Since Gatsby is interested in presenting pure theatre for his guest, no expense is spared. Nick details the trails of food, drink and décor processed on the weekends of these parties, subtly documenting the wastefulness on show:Every Friday five crates of oranges and lemons arrived from a fruitier in New York – every Monday these same oranges and lemons left his back door in a pyramid of pulpless halves.The process of consumerism – and its corrupting effect - is clearly shown here. The crowd at the party is again portrayed as a relentless machine which devour everything. The piles of fruit peel therefore come to represent more than mere rubbish heaps – they stand for waste and greed.

Gatsby

The reader is finally introduced to Gatsby in this chapter and this delay reinforces his mysterious and enigmatic qualities. Even when he first appears, Gatsby is unassuming and detached from the party which is in stark contrast to the behaviour of his partygoers.

Gatsby’s Entrance

An important authorial technique in heightening climax is delay. Fitzgerald delays Nick’s meeting with Gatsby until this chapter, although our interest is aroused when Nick first sees him, especially when his behaviour is so odd.
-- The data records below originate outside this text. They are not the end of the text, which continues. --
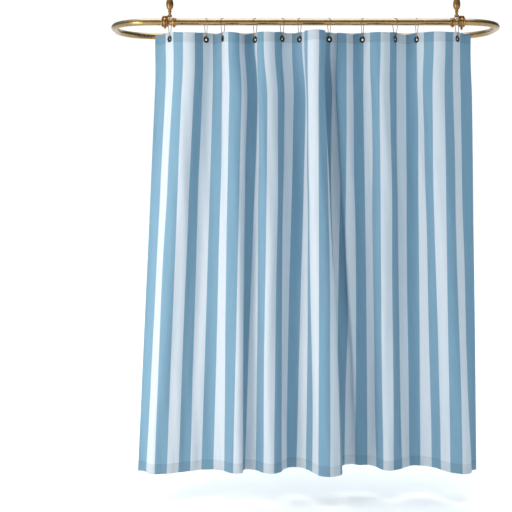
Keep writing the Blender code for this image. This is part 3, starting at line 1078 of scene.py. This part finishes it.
@dataclass
class Cloth:
    """The folded cloth, laid out so that it keeps its flat width at every height."""

    finishes: Finishes
    folds: tuple[Fold, ...] = (
        Fold(-0.635, 0.025, -0.640, 0.035, -0.700, -0.015),
        Fold(-0.495, -0.055, -0.505, -0.050, -0.620, -0.080),
        Fold(-0.390, 0.020, -0.400, 0.020, -0.405, -0.005),
        Fold(-0.310, -0.050, -0.290, -0.055, -0.285, -0.070),
        Fold(-0.235, 0.020, -0.225, 0.010, -0.250, 0.000),
        Fold(-0.180, -0.070, -0.180, -0.070, -0.150, -0.075),
        Fold(-0.060, 0.010, -0.035, 0.030, -0.055, 0.030),
        Fold(0.030, -0.125, 0.035, -0.105, 0.085, -0.115),
        Fold(0.110, 0.005, 0.110, 0.015, 0.195, 0.070),
        Fold(0.135, -0.035, 0.135, -0.040, 0.220, 0.055),
        Fold(0.210, 0.020, 0.235, 0.025, 0.260, 0.060),
        Fold(0.290, -0.060, 0.295, -0.045, 0.340, -0.030),
        Fold(0.420, 0.025, 0.420, 0.035, 0.465, 0.055),
        Fold(0.525, -0.075, 0.525, -0.075, 0.640, -0.075),
        Fold(0.685, 0.015, 0.690, 0.005, 0.710, -0.010),
    )
    width: float = 1.9812
    drop: float = 1.8288
    top_below_rail: float = 0.0430
    eyelet_below_rail: float = 0.0720
    strip: float = 0.0150
    thickness: float = 0.0008
    hole_r: float = 0.0098
    header_turn: float = 0.0415
    hem_turn: float = 0.0425
    side_turn: float = 0.0150
    hem_gap: float = 0.0013
    hem_side: Face = Face.BATH
    fine_pitch: float = 0.003
    rail_y: float = -0.200
    rail_z: float = -0.300
    hooks_x: tuple[float, ...] = ()
    spots: list[float] = field(default_factory=list)
    headings: list[float] = field(default_factory=list)

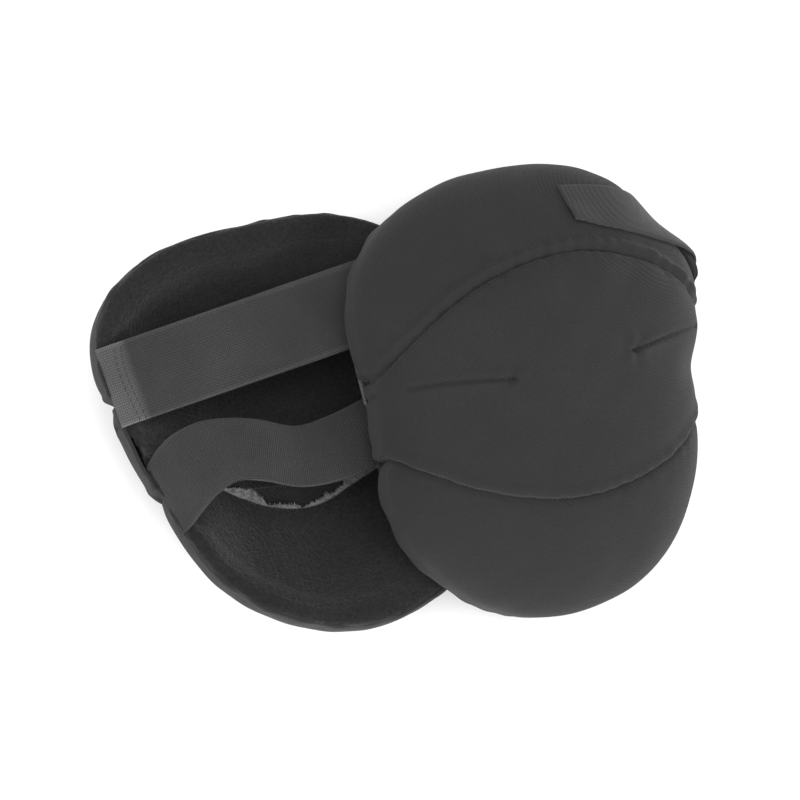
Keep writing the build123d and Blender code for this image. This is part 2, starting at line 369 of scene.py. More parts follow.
def shell(name, pad, patches, true=False, uv=None):
    """A closed skin from (front, back) grids of points; grids that share points are joined."""
    front = np.concatenate([f.reshape(-1, 3) for f, _ in patches])
    back = np.concatenate([b.reshape(-1, 3) for _, b in patches])
    keys = np.round(front / 1e-3).astype(np.int64)
    _, first, same = np.unique(keys, axis=0, return_index=True, return_inverse=True)
    same = same.ravel()
    faces, base = [], 0
    for grid, _ in patches:
        rows, columns = grid.shape[:2]
        for i in range(rows - 1):
            for j in range(columns - 1):
                a = base + i * columns + j
                corners = [int(same[k]) for k in (a, a + 1, a + columns + 1, a + columns)]
                ring = [c for k, c in enumerate(corners) if c != corners[k - 1]]
                if len(set(ring)) > 2:
                    faces.append(ring)
        base += rows * columns
    uses = {}
    for face in faces:
        for a, b in zip(face, face[1:] + face[:1]):
            uses.setdefault((min(a, b), max(a, b)), []).append((a, b))
    count = len(first)
    walls = [[b, a, a + count, b + count] for way in uses.values() if len(way) == 1 for a, b in way]
    inner = [[c + count for c in reversed(face)] for face in faces]
    points = np.concatenate([front[first], back[first]])
    both = None if uv is None else np.concatenate([uv.reshape(-1, 2)[first]] * 2)
    return make_object(name, pad.place(points, true), faces + inner + walls, both)


# ------------------------------------------------------------------ cover
def cover_lift(pad, points, panel):
    """How far the cover stands out of the plain dome: stuffing, seams, darts and creases."""
    upper, _ = nearest(points, pad.upper_line)
    lower, _ = nearest(points, pad.lower_line)
    seam = np.minimum(upper, lower)
    low = smooth((30 - points[..., 2]) / 16)
    lift = 1.3 * (1 - np.exp(-(seam / 9) ** 2)) - 2.0 * np.exp(-(seam / 1.5) ** 2)
    lift -= 1.6 * low * np.exp(-(seam / 4.5) ** 2)
    pucker = ripple(points, 7.5, pad.seed + 1) * np.exp(-(seam / 5.5) ** 2)
    stuffing = 0.4 * ripple(points, 60.0, pad.seed)
    lift += 0.3 * pucker + stuffing + 0.12 * ripple(points, 17.0, pad.seed + 2)
    edge = np.exp(-(points[..., 2] / 6) ** 2)
    lift += 0.45 * edge * ripple(points, 13.0, pad.seed + 3)
    if panel == "upper":
        lift += 1.5 * np.exp(-((upper - 3.2) / 2.2) ** 2) + 0.3 * pucker
    if panel == "middle":
        lift += 1.5 * np.exp(-((lower - 4) / 3.2) ** 2)
        for way, line in pad.dart_lines.items():
            gap, which = nearest(points, line)
            along = which / len(line)
            lift -= (1.7 - 0.8 * along) * np.exp(-(gap / 1.0) ** 2)
            fold = np.exp(-(gap / 4.5) ** 2) * (1 - np.exp(-(gap / 1.3) ** 2))
            lift += 0.9 * (0.5 + along) * fold
            tip = np.linalg.norm(points - line[-1], axis=-1)
            turn = np.arctan2(points[..., 1] - line[-1][1], points[..., 0] - line[-1][0])
            lift -= 2.0 * np.exp(-(tip / 2.6) ** 2)
            lift += 0.55 * np.cos(3 * turn + way) * np.exp(-((tip - 5) / 4.0) ** 2)
    if panel == "lower":
        lift -= 0.5 * np.exp(-(lower / 5) ** 2)
    return lift


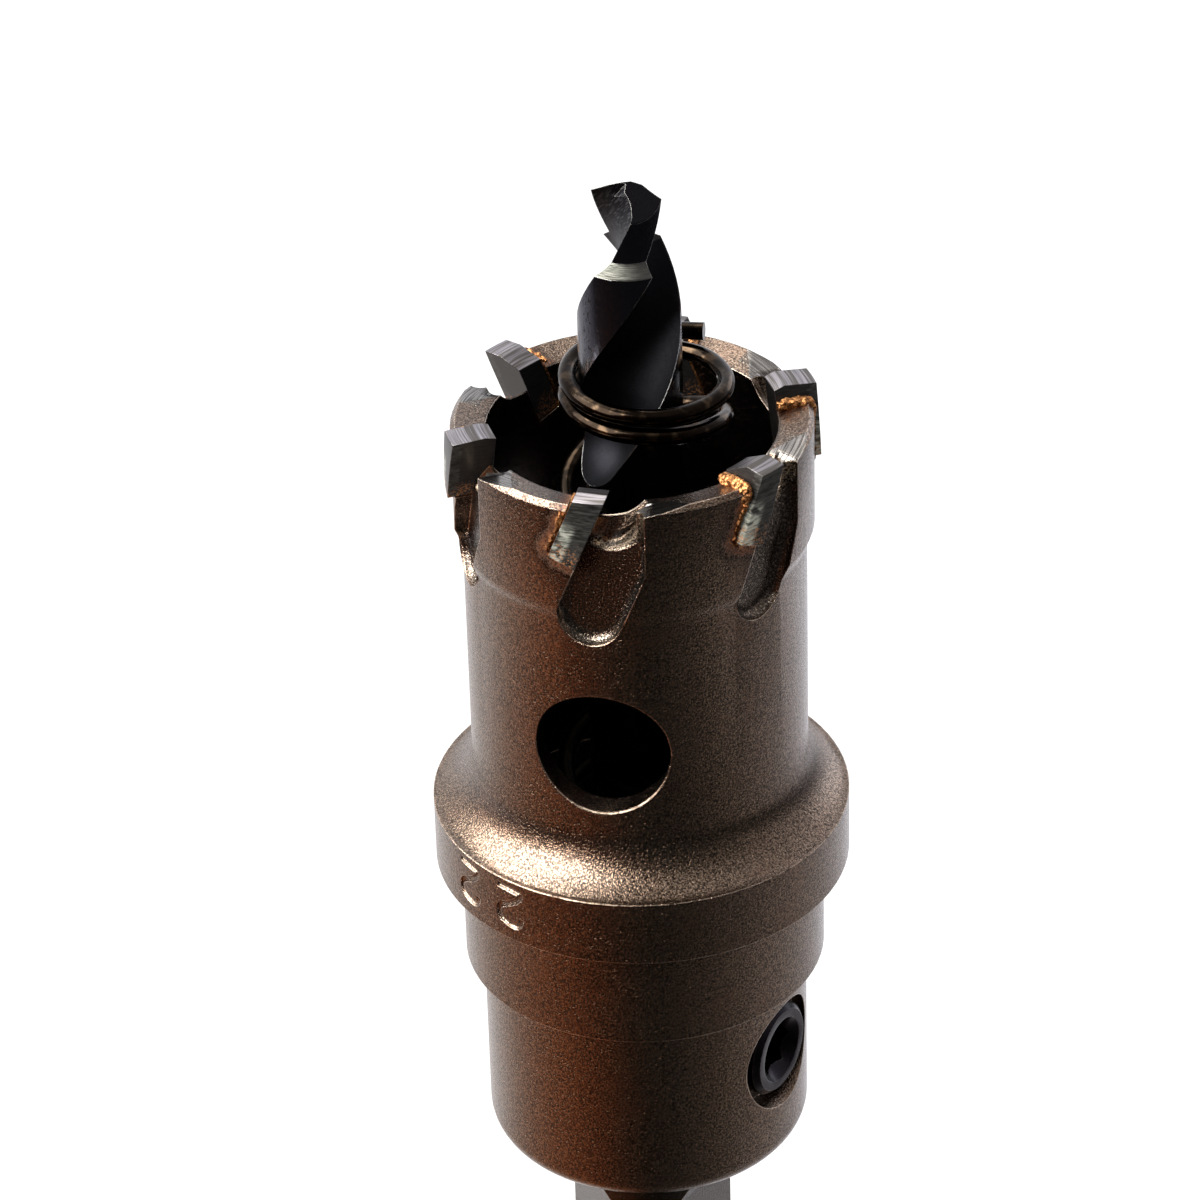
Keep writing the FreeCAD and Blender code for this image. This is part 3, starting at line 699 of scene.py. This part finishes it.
def beside_tooth(tree):
    """Millimetres across a tooth from its leading face, and along it from its tip."""
    heading = heading_of(tree)
    steps = maths(tree, "ROUND", maths(tree, "DIVIDE", heading, TOOTH_STEP))
    rest = minus(tree, heading, times(tree, steps, TOOTH_STEP))
    sideways = minus(tree, times(tree, reach_of(tree), maths(tree, "SINE", rest)), TOOTH_LEAD)
    upwards = minus(tree, height_of(tree), TOOTH_TIP)
    across = minus(tree, times(tree, sideways, LEAN_COSINE), times(tree, upwards, LEAN_SINE))
    along = plus(tree, times(tree, sideways, LEAN_SINE), times(tree, upwards, LEAN_COSINE))
    return across, along


def past(tree, value, middle, half_width):
    """How far a value lies outside a band, 0 within it."""
    off_middle = maths(tree, "ABSOLUTE", minus(tree, value, middle))
    return maths(tree, "MAXIMUM", minus(tree, off_middle, half_width), 0.0)


def distance_from_tooth(tree):
    """Millimetres from the outline of the nearest tooth, seen from outside the cup."""
    across, along = beside_tooth(tree)
    return length_of(tree, past(tree, across, -TOOTH_HALF_WIDTH, TOOTH_HALF_WIDTH),
                     past(tree, along, TOOTH_MIDDLE, TOOTH_HALF_LENGTH))


print("folded place ready")

# %% [markdown]
# ## What tells one surface from another
#
# A finish also has to know how a surface was made. Grinding and turning leave lines that run round the axis, sharp
# edges get a painted highlight, and a flat or a ground face is told by how far it faces up. Painted masks could say
# the same, but masks worked out from the form still fit when the form changes.

# %% Scratches, edges and slopes, in nodes
RIM_RADIUS = 10.5


def ring_scratches(tree, pitch_mm, length_mm=6.0):
    """Grinding lines that run round the axis: noise that changes fast with reach and slowly along the rim."""
    lines = node(tree, "CombineXYZ", {0: maths(tree, "DIVIDE", reach_of(tree), pitch_mm),
                                      1: times(tree, heading_of(tree), RIM_RADIUS / length_mm)})
    return noise_at(tree, lines.outputs[0], 1.0, 3.0, 0.7)


def rounded_normal(tree, radius_mm):
    """Surface direction in which sharp edges are rounded over."""
    return node(tree, "Bevel", {"Radius": radius_mm * MM}, samples=4).outputs[0]


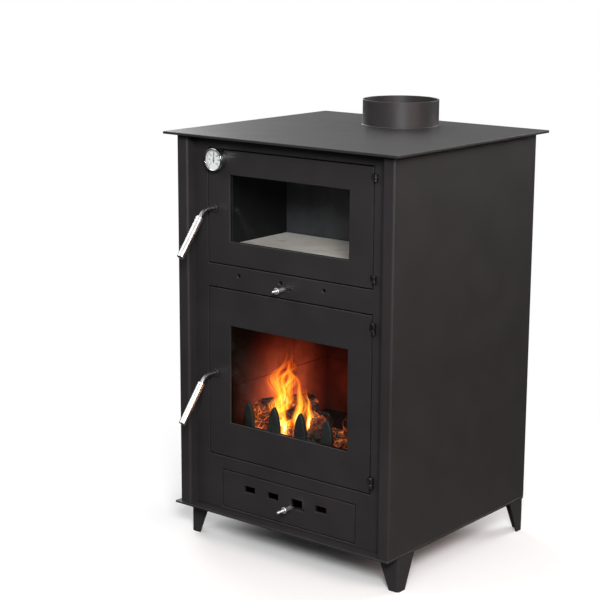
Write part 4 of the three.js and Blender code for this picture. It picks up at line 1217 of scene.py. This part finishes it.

These points all contribute to the climax of the eventual meeting.

Instead of making some ceremonial entrance, Gatsby stumbles to Nick’s attention almost by accident. This is key to understanding Gatsby’s relationship with his guests – they do not now what he looks like, and he is easily overlooked.

The language used by Nick are very complimentary and warm which is bound to have an effect on us, the reader, so we begin to like him just as Nick does.

Gatsby’s Smile

His smile proves immediately enigmatic, and seems to symbolise the man himself:

It was one of those rare smiles with a quality of eternal reassurance in it … it faced - or seemed to face – the whole eternal world for an instant … it understood you just as far as you wanted to be understood, believed in you as you would to believe in yourself and reassured you that it had precisely the impression of you that, at your best, you hoped to convey. Precisely at that point it vanished.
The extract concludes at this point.